On the down side that same Edinburgh defence was constantly caught standing too narrow, allowing Sale time and space in the wider channels where they made acres of ground and threatened almost every time the ball went wide.

The most obvious example was 27 minutes into the first half when Edinburgh set up to defend a Sale scrum five metres from the home line with full-back Glen Bryce the widest defender fully 20 yards narrower than Sale’s widest attacker Byron McGuigan, the former Glasgow Warrior, who predictably ran a score into the corner following a miss-pass from stand-off AJ McGinty. Sale’s other try came from Springbok scrum-half Faf De Klerk who nipped around the blind side of a breakdown and dotted down before Weir could stop him. But after conceding two tries the Edinburgh attack sprang into action and scored just seven minutes after the re-start after Cockerill changed the bulk of his team at the break.

Luke Crosbie was just one of several youngsters who showed up well in the second half. The flanker made the initial break up the middle of the park and when the ball was recycled Dougie Fife, 
pictured, picked a sublime angle off full-back Blair Kinghorn, the winger unstoppable from short range.

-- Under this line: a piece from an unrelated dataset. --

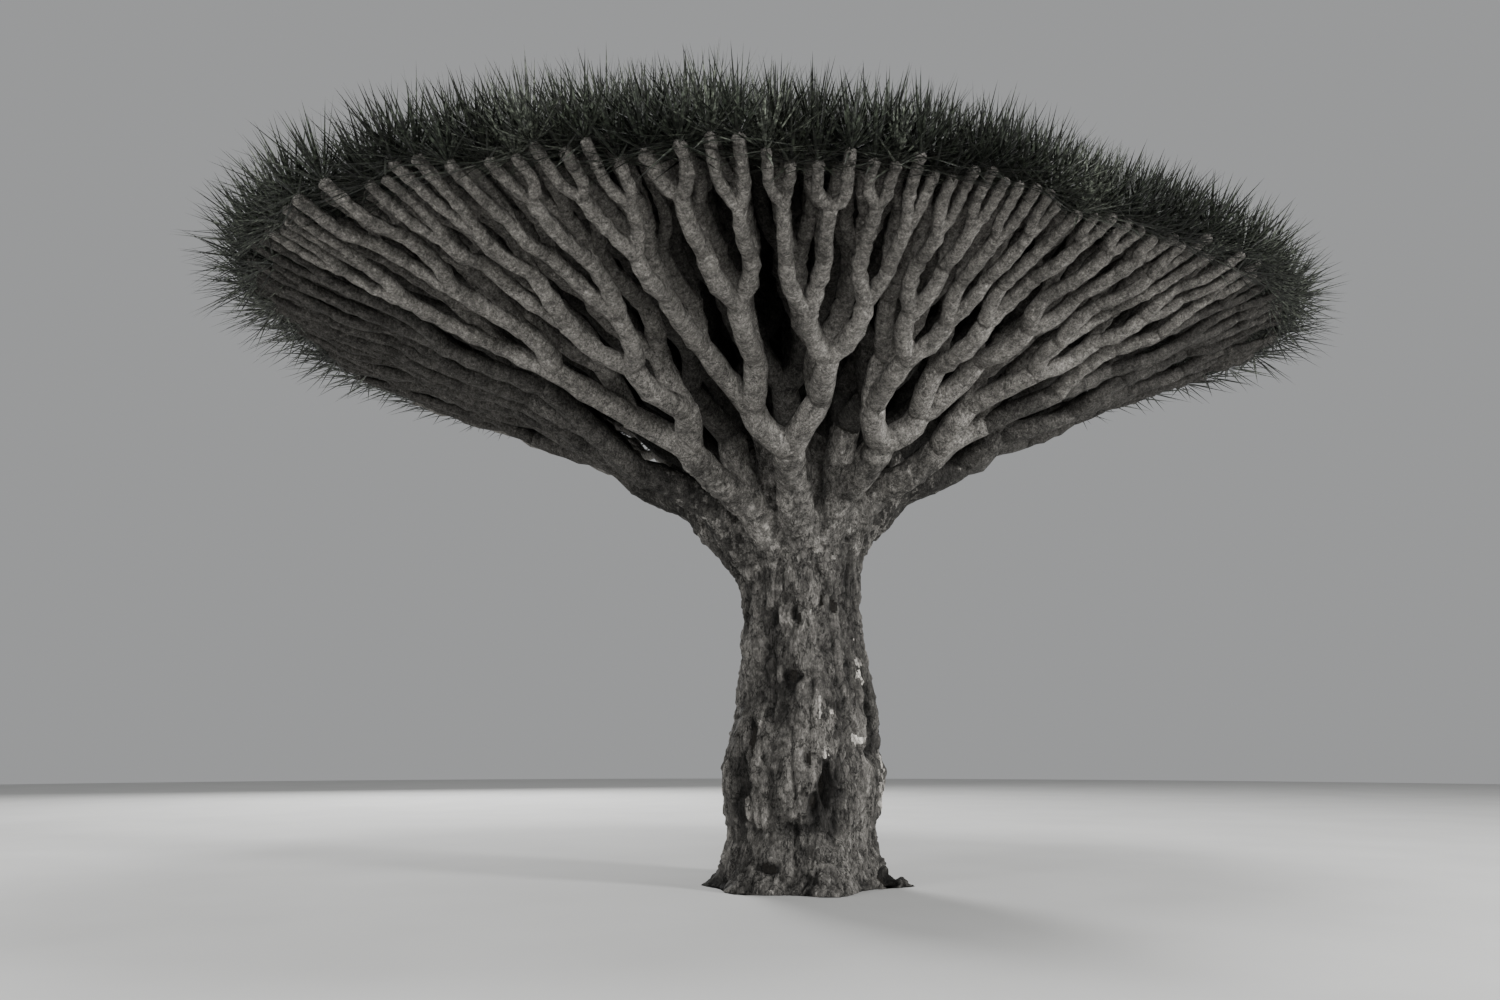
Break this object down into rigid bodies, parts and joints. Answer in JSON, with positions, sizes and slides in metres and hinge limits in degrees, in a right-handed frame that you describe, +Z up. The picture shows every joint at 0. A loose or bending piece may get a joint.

That score seemed to light the blue touch paper because another barrelling Crosbie run almost inspired Edinburgh to their second score in almost as many minutes. That effort failed when prop Murray McCallum threw a Hail Mary pass within sight of the opposition line but the fans crammed into Meggetland hadn’t long to wait. Edinburgh won a five metre scrum and the big men made it pay by milking a penalty try at the set piece to take a 20-10 lead.

There was time left on the clock and Sale’s big men exposed a soft centre to Edinburgh’s defence in the final quarter by scoring one well worked try from a driven lineout thanks to Samoan international TJ Ioane and another short-range effort from the giant Russian replacement Andrei Ostrikov to make this one safe despite Ioane spending the last few minutes on the naughty step and Edinburgh finishing in the ascendant.

Afterwards Cockerill said: “It was our first hit out and I was really pleased with the physical parts of the game and there were some good performances from the young players

“We were playing to win the game under pressure. I thought we did really well.”